Classical Styles of Painting: 

  • Classical Painting is expressed within an established frame of consistent rules which is required a long period of training to master any form of classical art.
  • The third Khanda of the Vishnudharmottara Purana, a fifth-century text has a chapter Chitrasutra, which should be considered a sourcebook of Indian art in general and painting specifically. It talks about the art of image making called Pratima Lakshana, which are canons of painting.
  • The Khanda also deals with the techniques, tools, material(s), surface (wall), perception, perspective, and three-dimentionality of human figures.

Six Limbs of Indian Painting Shadanga: 

  • The word ‘SADANGA’ consists of two words, one is ‘Shad’ means ‘Six’ & the other is ‘Anga’ means ‘Part’. Sadanga consists of the six limbs, or canons of art, on which the whole art of painting depends.
  • The Sadanga is an inevitable part of every great Indian masterpiece.
  • India of the 1st century B.C. had seen the evolution of the ‘SADANGA’ or the SIX LIMBS OF THE PAINTING’ which are considered as the principles of the art even today. 

The Six Limbs are:  

“Roopabhedah pramanani bhava-lavanya-yojanam। 
Sadrishyam Varnakabhangam iti chitram shadakam॥’’ 
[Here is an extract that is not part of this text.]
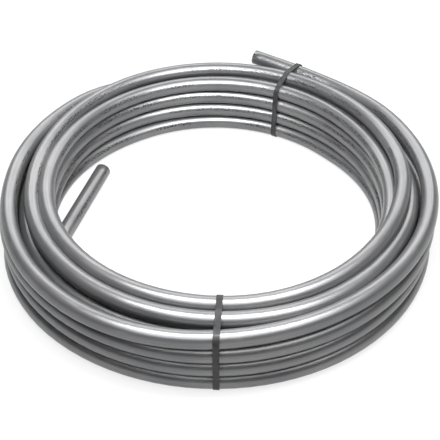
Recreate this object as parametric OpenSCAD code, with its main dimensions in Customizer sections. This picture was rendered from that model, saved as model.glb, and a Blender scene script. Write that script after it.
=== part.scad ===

1.  Roop-bheda (variation of form):

  • Rupa means form and Bheda means the variation in form. 
  • Rupa-bheda consists in the knowledge of special characteristics of things - natural or manmade; say, the differences in appearances among many types of men, women, or natural objects or other subjects of the painting.

    Example: Padmapani, Cave No. 1, Ajanta, Maharastra

    so many forms are shown. Padmapani, a representation of Buddha, stood beside the princess, attendants, musicians, kinnaras, and animals like monkeys and birds while carrying a blue lily and exuding the elegance and charm of a young king. With the architectural scene, trees, and plants in the background. as well as figures in stances and carrying out movements, each with a different colour complexion.

2. Pramanani (Proportion):

  • In Indian philosophy, prama, which translates to "measure," refers to the process through which one gains accurate and reliable knowledge of the world (pram, pramiti). a character's basic dimensions and proportions in art.
  • The Indian artist placed greater emphasis on measuring than on proportion. The proportions were frequently symbolic and suggestive measurements that helped viewers understand the artwork's focal point and supporting details.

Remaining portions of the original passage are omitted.